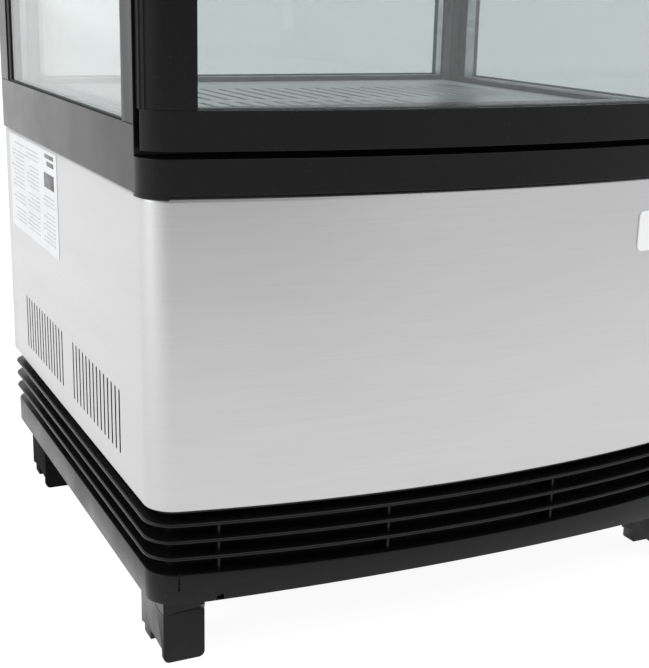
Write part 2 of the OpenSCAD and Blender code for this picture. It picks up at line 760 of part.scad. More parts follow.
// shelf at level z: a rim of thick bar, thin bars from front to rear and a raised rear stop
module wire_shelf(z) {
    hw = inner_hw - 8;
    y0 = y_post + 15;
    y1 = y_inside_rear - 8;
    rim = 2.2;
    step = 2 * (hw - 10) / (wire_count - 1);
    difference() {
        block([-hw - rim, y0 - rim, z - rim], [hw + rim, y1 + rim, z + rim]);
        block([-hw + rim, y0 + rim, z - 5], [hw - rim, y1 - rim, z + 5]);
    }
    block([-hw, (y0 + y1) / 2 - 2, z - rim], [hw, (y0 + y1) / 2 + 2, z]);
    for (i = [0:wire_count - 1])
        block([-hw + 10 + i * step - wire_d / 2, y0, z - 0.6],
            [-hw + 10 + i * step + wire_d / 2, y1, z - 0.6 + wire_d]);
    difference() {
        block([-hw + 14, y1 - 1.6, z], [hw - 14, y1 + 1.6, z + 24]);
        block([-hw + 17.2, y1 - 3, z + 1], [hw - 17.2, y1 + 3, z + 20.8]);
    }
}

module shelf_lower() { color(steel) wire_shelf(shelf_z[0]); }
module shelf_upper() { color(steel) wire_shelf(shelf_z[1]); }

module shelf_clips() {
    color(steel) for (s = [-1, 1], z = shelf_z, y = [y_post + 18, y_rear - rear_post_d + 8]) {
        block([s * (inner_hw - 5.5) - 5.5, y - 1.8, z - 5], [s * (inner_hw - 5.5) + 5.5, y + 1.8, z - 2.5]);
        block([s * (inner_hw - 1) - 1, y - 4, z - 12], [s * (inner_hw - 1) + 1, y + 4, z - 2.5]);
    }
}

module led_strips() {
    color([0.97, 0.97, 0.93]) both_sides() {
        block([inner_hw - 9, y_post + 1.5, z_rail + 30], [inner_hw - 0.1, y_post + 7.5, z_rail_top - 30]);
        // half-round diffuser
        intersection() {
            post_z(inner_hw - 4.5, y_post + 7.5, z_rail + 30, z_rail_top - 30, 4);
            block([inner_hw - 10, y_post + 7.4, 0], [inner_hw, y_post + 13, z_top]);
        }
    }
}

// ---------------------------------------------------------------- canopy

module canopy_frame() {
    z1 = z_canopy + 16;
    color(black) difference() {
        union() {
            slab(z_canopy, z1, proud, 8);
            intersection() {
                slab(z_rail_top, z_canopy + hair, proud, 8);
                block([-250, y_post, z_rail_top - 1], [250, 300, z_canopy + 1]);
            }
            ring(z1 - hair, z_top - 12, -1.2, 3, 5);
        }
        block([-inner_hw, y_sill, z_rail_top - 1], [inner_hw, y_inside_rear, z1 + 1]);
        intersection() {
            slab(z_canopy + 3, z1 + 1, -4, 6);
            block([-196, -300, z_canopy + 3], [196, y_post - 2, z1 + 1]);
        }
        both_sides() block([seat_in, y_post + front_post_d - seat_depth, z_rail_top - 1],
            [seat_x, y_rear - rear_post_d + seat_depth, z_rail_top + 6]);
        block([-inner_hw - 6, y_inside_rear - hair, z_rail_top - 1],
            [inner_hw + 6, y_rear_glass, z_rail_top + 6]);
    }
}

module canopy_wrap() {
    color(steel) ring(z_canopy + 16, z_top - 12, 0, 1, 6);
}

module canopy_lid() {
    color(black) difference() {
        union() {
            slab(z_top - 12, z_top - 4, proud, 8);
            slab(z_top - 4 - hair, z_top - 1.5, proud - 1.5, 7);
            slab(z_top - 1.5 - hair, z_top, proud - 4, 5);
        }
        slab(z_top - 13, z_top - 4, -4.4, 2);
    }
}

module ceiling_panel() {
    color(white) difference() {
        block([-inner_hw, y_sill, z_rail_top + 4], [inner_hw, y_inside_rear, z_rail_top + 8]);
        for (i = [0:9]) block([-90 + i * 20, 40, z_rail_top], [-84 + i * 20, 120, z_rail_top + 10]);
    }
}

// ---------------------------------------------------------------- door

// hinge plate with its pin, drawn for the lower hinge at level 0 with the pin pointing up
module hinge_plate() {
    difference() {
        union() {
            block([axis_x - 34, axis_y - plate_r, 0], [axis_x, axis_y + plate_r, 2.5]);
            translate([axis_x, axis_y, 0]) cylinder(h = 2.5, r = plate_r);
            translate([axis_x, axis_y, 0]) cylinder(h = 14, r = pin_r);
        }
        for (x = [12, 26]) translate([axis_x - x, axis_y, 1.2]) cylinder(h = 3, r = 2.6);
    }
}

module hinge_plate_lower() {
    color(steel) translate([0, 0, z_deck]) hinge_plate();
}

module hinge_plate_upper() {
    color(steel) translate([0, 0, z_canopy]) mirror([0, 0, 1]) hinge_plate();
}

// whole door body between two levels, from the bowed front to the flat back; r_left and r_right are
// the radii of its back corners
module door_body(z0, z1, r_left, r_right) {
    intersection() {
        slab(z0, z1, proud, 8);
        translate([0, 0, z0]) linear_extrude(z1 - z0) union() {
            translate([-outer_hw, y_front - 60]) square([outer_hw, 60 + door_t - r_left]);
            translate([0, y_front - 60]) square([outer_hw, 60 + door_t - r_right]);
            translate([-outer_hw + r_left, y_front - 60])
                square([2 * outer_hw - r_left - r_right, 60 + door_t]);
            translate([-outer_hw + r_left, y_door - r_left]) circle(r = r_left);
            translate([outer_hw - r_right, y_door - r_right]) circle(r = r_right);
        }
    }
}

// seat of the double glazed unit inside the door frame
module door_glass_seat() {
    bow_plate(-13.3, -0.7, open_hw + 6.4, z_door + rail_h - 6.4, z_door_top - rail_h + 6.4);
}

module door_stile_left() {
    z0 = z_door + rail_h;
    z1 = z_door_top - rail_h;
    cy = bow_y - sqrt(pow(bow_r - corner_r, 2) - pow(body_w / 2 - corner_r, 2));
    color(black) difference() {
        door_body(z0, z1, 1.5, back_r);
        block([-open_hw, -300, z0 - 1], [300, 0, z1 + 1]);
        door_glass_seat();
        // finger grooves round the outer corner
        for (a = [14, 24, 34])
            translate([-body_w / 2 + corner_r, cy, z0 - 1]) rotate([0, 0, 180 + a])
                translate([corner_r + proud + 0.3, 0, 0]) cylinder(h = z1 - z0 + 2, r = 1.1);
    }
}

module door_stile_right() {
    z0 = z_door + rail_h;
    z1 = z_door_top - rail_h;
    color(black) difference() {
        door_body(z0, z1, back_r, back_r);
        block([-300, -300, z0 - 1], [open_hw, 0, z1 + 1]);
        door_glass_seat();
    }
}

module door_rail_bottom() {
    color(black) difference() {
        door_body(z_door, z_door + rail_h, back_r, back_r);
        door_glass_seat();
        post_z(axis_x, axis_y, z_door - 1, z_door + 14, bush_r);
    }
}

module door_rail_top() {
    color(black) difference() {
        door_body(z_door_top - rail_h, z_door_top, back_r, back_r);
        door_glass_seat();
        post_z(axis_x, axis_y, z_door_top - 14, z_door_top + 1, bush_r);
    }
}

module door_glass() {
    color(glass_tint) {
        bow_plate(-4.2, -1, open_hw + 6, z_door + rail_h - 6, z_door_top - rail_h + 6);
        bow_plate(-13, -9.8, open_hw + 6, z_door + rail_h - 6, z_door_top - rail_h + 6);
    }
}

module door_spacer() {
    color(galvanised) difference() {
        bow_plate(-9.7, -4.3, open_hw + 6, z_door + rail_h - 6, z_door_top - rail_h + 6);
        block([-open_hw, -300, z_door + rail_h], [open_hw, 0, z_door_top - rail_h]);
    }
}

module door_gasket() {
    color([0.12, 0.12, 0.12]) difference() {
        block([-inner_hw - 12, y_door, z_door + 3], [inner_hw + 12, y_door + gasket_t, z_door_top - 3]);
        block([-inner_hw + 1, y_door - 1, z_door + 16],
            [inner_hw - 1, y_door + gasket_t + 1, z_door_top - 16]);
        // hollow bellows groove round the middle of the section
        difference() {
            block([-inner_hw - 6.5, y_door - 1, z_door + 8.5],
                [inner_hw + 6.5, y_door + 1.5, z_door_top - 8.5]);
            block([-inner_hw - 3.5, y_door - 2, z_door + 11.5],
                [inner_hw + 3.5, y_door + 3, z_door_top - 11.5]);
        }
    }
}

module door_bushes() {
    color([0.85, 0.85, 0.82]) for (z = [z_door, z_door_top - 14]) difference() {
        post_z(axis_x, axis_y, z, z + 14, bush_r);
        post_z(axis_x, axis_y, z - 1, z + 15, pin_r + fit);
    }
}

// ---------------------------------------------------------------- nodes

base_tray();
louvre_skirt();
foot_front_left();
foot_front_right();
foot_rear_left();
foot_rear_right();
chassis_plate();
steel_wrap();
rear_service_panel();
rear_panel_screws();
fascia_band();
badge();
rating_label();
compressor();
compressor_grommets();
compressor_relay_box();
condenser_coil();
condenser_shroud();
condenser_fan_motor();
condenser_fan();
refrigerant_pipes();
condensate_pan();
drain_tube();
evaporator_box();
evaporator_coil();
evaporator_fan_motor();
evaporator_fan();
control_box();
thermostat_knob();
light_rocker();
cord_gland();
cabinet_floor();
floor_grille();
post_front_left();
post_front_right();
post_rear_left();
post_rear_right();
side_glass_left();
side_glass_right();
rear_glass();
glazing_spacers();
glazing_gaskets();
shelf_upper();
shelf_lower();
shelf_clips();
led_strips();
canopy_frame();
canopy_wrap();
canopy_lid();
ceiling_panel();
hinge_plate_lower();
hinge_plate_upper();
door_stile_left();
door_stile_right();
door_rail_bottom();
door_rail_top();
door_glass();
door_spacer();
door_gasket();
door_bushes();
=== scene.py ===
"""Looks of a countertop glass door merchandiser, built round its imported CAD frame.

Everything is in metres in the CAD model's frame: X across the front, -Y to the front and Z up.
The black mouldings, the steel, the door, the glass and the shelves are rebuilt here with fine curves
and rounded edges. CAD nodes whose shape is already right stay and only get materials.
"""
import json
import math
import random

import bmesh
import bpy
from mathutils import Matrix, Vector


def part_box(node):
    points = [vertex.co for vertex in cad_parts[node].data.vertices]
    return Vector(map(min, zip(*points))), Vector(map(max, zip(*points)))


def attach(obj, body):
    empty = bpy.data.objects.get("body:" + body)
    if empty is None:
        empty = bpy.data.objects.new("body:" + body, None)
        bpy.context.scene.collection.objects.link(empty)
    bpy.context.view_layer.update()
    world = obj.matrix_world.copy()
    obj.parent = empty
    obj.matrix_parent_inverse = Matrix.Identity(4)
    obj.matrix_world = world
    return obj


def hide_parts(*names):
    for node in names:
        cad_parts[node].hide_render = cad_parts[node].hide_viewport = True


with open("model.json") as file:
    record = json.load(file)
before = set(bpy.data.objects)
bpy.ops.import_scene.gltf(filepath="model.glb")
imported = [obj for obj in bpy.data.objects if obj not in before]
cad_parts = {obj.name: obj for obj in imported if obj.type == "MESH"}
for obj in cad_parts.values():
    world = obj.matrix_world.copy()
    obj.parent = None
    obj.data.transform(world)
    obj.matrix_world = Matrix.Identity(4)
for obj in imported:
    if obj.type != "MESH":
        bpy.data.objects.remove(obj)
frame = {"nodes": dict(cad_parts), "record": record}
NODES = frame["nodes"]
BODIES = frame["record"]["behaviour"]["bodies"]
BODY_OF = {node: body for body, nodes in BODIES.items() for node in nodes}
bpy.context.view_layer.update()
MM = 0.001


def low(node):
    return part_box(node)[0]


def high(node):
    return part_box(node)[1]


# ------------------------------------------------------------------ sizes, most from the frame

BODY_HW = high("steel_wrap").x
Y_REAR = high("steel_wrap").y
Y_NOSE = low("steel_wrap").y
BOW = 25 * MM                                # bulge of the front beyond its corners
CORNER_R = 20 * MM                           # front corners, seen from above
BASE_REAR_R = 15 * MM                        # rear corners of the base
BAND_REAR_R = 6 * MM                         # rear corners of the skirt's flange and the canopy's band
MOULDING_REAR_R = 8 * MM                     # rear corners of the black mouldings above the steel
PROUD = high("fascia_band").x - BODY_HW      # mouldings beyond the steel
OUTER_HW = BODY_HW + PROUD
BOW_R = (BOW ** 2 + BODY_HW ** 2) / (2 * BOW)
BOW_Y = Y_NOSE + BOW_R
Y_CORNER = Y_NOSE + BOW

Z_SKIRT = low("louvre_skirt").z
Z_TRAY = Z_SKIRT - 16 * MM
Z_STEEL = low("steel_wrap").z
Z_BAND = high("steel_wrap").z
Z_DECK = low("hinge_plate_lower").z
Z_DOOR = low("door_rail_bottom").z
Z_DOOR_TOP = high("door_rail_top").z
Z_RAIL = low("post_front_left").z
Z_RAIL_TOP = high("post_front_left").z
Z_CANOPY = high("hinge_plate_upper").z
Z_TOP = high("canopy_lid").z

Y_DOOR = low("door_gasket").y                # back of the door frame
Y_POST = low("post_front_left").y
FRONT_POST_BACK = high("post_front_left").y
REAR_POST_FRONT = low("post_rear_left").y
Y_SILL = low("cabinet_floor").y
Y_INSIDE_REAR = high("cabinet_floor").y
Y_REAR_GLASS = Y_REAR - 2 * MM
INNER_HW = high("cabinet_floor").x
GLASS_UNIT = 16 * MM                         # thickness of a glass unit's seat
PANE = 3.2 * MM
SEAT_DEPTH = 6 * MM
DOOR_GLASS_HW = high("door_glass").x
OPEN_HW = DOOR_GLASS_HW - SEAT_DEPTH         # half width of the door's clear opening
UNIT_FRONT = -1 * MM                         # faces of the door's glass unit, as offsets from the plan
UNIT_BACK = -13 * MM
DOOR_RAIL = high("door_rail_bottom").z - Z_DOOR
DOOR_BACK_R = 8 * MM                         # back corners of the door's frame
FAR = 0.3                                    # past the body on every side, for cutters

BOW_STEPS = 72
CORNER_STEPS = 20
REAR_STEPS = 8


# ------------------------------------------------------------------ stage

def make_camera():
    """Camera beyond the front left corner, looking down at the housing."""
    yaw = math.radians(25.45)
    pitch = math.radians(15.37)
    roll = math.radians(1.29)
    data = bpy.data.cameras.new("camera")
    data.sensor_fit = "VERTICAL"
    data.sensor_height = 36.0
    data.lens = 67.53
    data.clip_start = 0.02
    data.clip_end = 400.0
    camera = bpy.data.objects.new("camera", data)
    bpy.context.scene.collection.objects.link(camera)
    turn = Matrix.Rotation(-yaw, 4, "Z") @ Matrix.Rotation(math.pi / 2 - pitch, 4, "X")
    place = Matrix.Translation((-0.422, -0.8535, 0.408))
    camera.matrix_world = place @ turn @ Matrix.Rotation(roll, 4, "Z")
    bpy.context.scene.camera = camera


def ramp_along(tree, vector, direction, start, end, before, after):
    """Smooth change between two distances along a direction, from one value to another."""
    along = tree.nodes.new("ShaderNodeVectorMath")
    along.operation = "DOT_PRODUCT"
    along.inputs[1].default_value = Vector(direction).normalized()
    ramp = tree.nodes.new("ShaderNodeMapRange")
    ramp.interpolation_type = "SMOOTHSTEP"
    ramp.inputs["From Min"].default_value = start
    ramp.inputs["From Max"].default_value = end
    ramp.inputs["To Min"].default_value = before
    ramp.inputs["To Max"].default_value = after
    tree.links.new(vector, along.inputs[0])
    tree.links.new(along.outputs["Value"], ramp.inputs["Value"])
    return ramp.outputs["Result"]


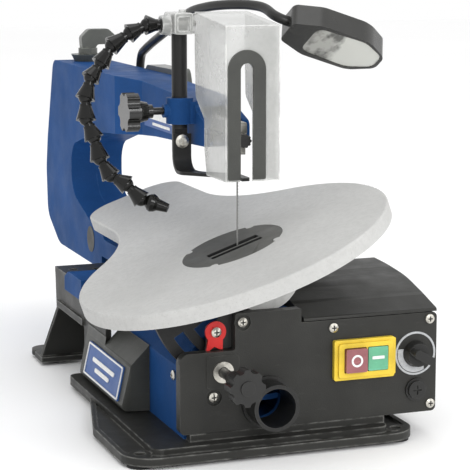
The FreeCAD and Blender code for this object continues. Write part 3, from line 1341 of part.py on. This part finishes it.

# WRITTEN EXERCISE:
Provide an exact reproduction of only those lines that start at the line containing "base_tray();" and end at the line containing "if empty is", inclusive.

# FINAL ANSWER:
base_tray();
louvre_skirt();
foot_front_left();
foot_front_right();
foot_rear_left();
foot_rear_right();
chassis_plate();
steel_wrap();
rear_service_panel();
rear_panel_screws();
fascia_band();
badge();
rating_label();
compressor();
compressor_grommets();
compressor_relay_box();
condenser_coil();
condenser_shroud();
condenser_fan_motor();
condenser_fan();
refrigerant_pipes();
condensate_pan();
drain_tube();
evaporator_box();
evaporator_coil();
evaporator_fan_motor();
evaporator_fan();
control_box();
thermostat_knob();
light_rocker();
cord_gland();
cabinet_floor();
floor_grille();
post_front_left();
post_front_right();
post_rear_left();
post_rear_right();
side_glass_left();
side_glass_right();
rear_glass();
glazing_spacers();
glazing_gaskets();
shelf_upper();
shelf_lower();
shelf_clips();
led_strips();
canopy_frame();
canopy_wrap();
canopy_lid();
ceiling_panel();
hinge_plate_lower();
hinge_plate_upper();
door_stile_left();
door_stile_right();
door_rail_bottom();
door_rail_top();
door_glass();
door_spacer();
door_gasket();
door_bushes();
=== scene.py ===
"""Looks of a countertop glass door merchandiser, built round its imported CAD frame.

Everything is in metres in the CAD model's frame: X across the front, -Y to the front and Z up.
The black mouldings, the steel, the door, the glass and the shelves are rebuilt here with fine curves
and rounded edges. CAD nodes whose shape is already right stay and only get materials.
"""
import json
import math
import random

import bmesh
import bpy
from mathutils import Matrix, Vector


def part_box(node):
    points = [vertex.co for vertex in cad_parts[node].data.vertices]
    return Vector(map(min, zip(*points))), Vector(map(max, zip(*points)))


def attach(obj, body):
    empty = bpy.data.objects.get("body:" + body)
    if empty is None:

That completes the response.